Reproduce only the lines from the one containing "doc.recompute()" through the one containing "points = [vertex.co", exactly as written and with both ends included.

Data segment ▸
+===+
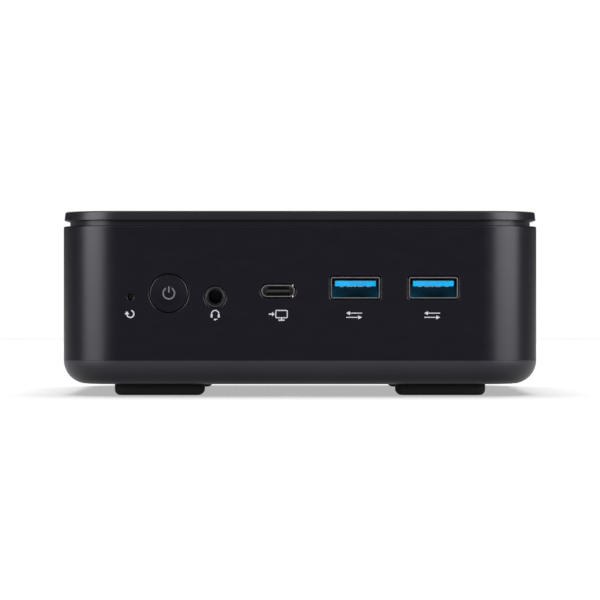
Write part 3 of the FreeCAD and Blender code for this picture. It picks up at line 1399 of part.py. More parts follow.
def make_drive():
    half_width, half_depth = "drive_width / 2", "drive_depth / 2"
    node("sata_drive", prism("top", "drive_under", "drive_height", draw_rounded, "0", "0",
                             "drive_width", "drive_depth", "drive_corner"))

    side = f"({half_depth} + tray_gap)"
    outer = f"({side} + tray_sheet)"
    across = (f"-{half_width}", half_width)
    floor = block(across, (f"-{outer}", outer), ("floor_top", "drive_under"))
    walls = [block(across, span, ("drive_under", "drive_under + tray_wall"))
             for span in ((f"-{outer}", f"-{side}"), (side, outer))]
    window = middle_block("0", "0", "tray_window", "tray_window_depth",
                          ("floor_top", "drive_under"))
    node("drive_tray", cut(fuse(floor, *walls), window))

    plug_end = f"-{half_width} - drive_plug_out"
    body = new_body("ribbon")
    outline = new_sketch(body, "front", "ribbon_y + ribbon_width / 2")
    out = f"{plug_end} - ribbon_out"
    low, high = "drive_level", "board_under - ribbon_drop"
    end = f"{plug_end} + ribbon_end"
    draw_polygon(outline, [(plug_end, f"{low} - ribbon / 2"), (out, f"{low} - ribbon / 2"),
                           (out, f"{high} + ribbon / 2"), (end, f"{high} + ribbon / 2"),
                           (end, f"{high} - ribbon / 2"),
                           (f"{out} + ribbon", f"{high} - ribbon / 2"),
                           (f"{out} + ribbon", f"{low} + ribbon / 2"),
                           (plug_end, f"{low} + ribbon / 2")])
    pad(body, outline, "ribbon_width")
    near, far = "ribbon_y - ribbon_width / 2", "ribbon_y + ribbon_width / 2"
    plug = block((plug_end, f"-{half_width}"), (f"{near} - drive_plug_side", far),
                 ("drive_level - drive_plug_height / 2", "drive_level + drive_plug_height / 2"))
    socket = block((end, f"{end} + ribbon_socket"), (near, far),
                   (f"{high} - ribbon_socket_under", "board_under"))
    node("drive_cable", fuse(body, plug, socket))


def make_aerials():
    boards = []
    for side in (-1, 1):
        middle = ("-(body_width / 2 - aerial_inset)", f"aerial_y + {side} * aerial_spread / 2")
        boards.append(middle_block(*middle, "aerial_width", "aerial_length",
                                   ("deck_under - aerial_height", "deck_under")))
    node("antennas", group(*boards))

    leads = []
    for side in (-1, 1):
        y = f"aerial_y + {side} * lead_spread / 2"
        start = f"radio_x - {side} * lead_start"
        bend_x, bend_level = "lead_x + lead_bend", "lead_level + lead_bend"
        elbow = doc.addObject("Part::Torus", "elbow")
        bind(elbow, "Radius1", "lead_bend")
        bind(elbow, "Radius2", "lead_radius")
        elbow.Angle3 = 90
        elbow.Placement.Rotation = FreeCAD.Rotation(Vector(-1, 0, 0), Vector(0, 0, -1),
                                                    Vector(0, -1, 0), "XZY")
        for axis, text in zip("xyz", (bend_x, y, bend_level)):
            bind(elbow, f"Placement.Base.{axis}", text)
        leads.append(fuse(rod("z", (start, y), "snap_radius",
                              ("lead_level - snap_height / 2", "lead_level + snap_height / 2")),
                          rod("x", (y, "lead_level"), "lead_radius", (bend_x, start)), elbow,
                          rod("z", ("lead_x", y), "lead_radius",
                              (bend_level, "deck_under - aerial_height"))))
    node("antenna_leads", group(*leads))


make_main_housing()
make_base_cover()
make_top_cover()
make_feet()
make_base_fasteners()
make_rear_plate()
make_power_button()
make_switches()
make_front_ports()
make_rear_ports()
make_mainboard()
make_board_parts()
make_heat_sink()
make_blower()
make_memory()
make_cards()
make_drive()
make_aerials()

doc.recompute()
for thing in doc.Objects:
    if {"Invalid", "Error"} & set(thing.State):
        raise ValueError(f"{thing.Name} ({thing.Label}) failed")
for thing in nodes:
    if thing.Shape.isNull() or not thing.Shape.isValid():
        raise ValueError(f"{thing.Label} has no valid shape")

os.makedirs("parts", exist_ok=True)
for thing in nodes:
    thing.Shape.exportStep(f"parts/{thing.Label}.step")
    print(f"{thing.Label}: {len(thing.Shape.Solids)} solids, {thing.Shape.Volume:.1f} mm3")
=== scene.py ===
"""Looks of a compact desktop computer: casing, ports, printed marks and finishes around its frame.

Everything is in metres, +X to the right seen from the front, -Y out of the front face, +Z up.
"""
import json
import math

import bmesh
import bpy
from bpy.props import FloatProperty, FloatVectorProperty, IntProperty, PointerProperty
from mathutils import Matrix, Vector


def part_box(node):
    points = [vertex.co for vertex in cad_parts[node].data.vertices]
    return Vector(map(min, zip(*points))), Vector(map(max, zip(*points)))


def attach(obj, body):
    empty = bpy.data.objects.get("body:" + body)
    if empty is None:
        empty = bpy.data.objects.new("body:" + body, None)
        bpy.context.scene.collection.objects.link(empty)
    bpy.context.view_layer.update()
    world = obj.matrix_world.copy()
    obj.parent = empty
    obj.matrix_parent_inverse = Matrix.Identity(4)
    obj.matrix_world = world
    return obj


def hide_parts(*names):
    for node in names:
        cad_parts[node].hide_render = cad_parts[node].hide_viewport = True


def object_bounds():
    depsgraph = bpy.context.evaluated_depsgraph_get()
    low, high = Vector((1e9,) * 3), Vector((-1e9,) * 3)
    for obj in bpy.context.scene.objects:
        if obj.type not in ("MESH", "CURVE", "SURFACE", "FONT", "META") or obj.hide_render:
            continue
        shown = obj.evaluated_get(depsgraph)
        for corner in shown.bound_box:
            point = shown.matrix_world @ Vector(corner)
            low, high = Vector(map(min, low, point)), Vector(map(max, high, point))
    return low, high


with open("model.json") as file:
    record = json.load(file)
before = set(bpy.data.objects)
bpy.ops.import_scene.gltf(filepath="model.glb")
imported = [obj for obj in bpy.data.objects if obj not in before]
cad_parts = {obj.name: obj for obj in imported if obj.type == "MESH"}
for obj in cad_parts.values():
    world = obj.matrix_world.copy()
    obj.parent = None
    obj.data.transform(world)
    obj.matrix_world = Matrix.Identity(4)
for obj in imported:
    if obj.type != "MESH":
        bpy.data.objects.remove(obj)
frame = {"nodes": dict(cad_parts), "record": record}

bl_info = {
    "name": "Mini Computer",
    "version": (1, 0, 0),
    "blender": (4, 5, 0),
    "location": "3D View > Sidebar > Mini Computer",
    "description": "Models the casing, ports and finishes of a compact desktop computer",
    "category": "Object",
}

CAD_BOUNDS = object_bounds()
MM = 0.001
CREASE = 28                     # degrees between two faces from which their edge stays sharp
CORNERS = ((-1, -1), (1, -1), (-1, 1), (1, 1))
FEET = ("foot_front_left", "foot_front_right", "foot_rear_left", "foot_rear_right")
FRONT = -CAD_BOUNDS[0][1]       # the front face stands this far in front of the middle
SLOT_OF = {part["node"]: part["material_slot"] for part in frame["record"]["subparts"]}
ROUND, OVAL = 0.999, 0.995      # shares of the full radius that keep the corners apart

# Bevel in millimetres on the edges of the rear ports
REAR_EDGES = {"dc_jack": 0.25, "hdmi_shell": 0.07, "display_shell": 0.07,
              "video_tongues": 0.1, "ethernet_shell": 0.12, "usb_stack_shell": 0.09,
              "usb_stack_tongues": 0.12, "rear_io_plate": 0.08, "dc_pin": 0.2}
# Thickness in millimetres of the laminate in the cards that carry chips
CARD_LAMINATES = {"memory_modules": 1.2, "ssd_module": 0.8, "wifi_card": 0.8}
# Name, degrees from the camera's side, height, distance, width, height of the light, watts
SOFTBOXES = (("left softbox", -56, 0.42, 1.1, 0.84, 0.84, 43),
             ("right softbox", 57, 0.42, 1.1, 1.0, 0.84, 50),
             ("front strip", 0, 0.7, 1.1, 1.4, 0.5, 5.5),
             ("rear softbox", 180, 0.85, 1.2, 1.8, 0.8, 9))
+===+
Task result ▸
doc.recompute()
for thing in doc.Objects:
    if {"Invalid", "Error"} & set(thing.State):
        raise ValueError(f"{thing.Name} ({thing.Label}) failed")
for thing in nodes:
    if thing.Shape.isNull() or not thing.Shape.isValid():
        raise ValueError(f"{thing.Label} has no valid shape")

os.makedirs("parts", exist_ok=True)
for thing in nodes:
    thing.Shape.exportStep(f"parts/{thing.Label}.step")
    print(f"{thing.Label}: {len(thing.Shape.Solids)} solids, {thing.Shape.Volume:.1f} mm3")
=== scene.py ===
"""Looks of a compact desktop computer: casing, ports, printed marks and finishes around its frame.

Everything is in metres, +X to the right seen from the front, -Y out of the front face, +Z up.
"""
import json
import math

import bmesh
import bpy
from bpy.props import FloatProperty, FloatVectorProperty, IntProperty, PointerProperty
from mathutils import Matrix, Vector


def part_box(node):
    points = [vertex.co for vertex in cad_parts[node].data.vertices]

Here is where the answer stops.